The interior of the house was rich with exquisite decorations, including inscriptions in Kufic calligraphy. Mushrabiyyas were made of geometrically shaped, fine woodworks. On top of the house, which sometimes rose to two floors, there was a decorative skylight to allow natural light and air into the building.
Witness to History
Rosetta commands a special significance in Egypt’s modern history. On March 31, 1807, it was the theatre of a crucial battle between local inhabitants led by the town’s ruler; Ali Bey as- Slanki on the one hand and British forces led by General Fraser, who sought to capture the town as spring board for invading Egypt. As the British marched from Alexandria, Egyptian fierce resistance, leading to the defeat of the British troops and death of the British commander, surprised them.
Later a treaty was signed by both parties, whereby the British troops evacuated the town. One of the outstanding landmarks of Rosetta is Abu Madour Tower, wherefrom Vivien Dinon, a major historian of the French Expedition monitored the famous Abu-Qeer naval battle between the British and French fleets.
Rosetta at Present
Lying under the jurisdiction of al-Behaira Gvernorate, Rosetta now covers an area of about 92 sq. km, with a population of about 163,000. The town has also an efficient infrastructure, stations, regional and international telecommunications besides an overland and river transport network that link it with other parts of the country.
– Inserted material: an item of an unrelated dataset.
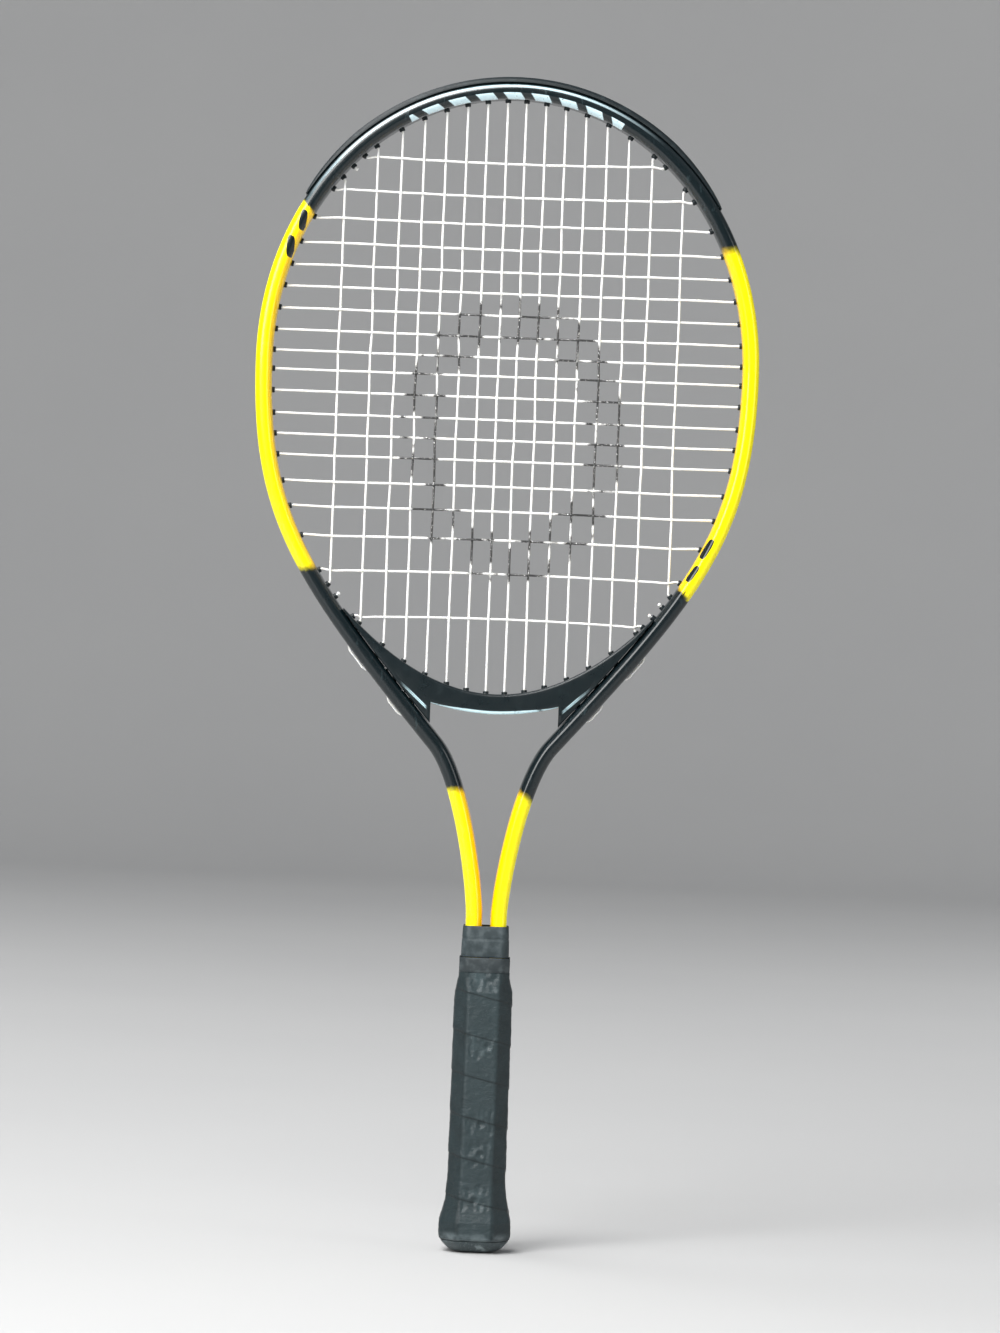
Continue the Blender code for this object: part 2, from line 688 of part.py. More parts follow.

Today, as a tourist attraction, it is best known for its distinct Ottoman era merchant houses, of which there are around 22. Most are being restored, but a few are open for visitors. With many mashrabiyyas, the intricately carved wooden screens, the houses are usually three stories with each level stuck slightly out from the lower ones.
The facades are relatively narrow, and the mortar is often outlined to create polychrome patterning in red, black and white. There is suppose to be a museum which occupies the House of Arab Kily where the governor resided during Rosetta's better days. Also of interest is the Hammam Azouz, which is a two story, public bath.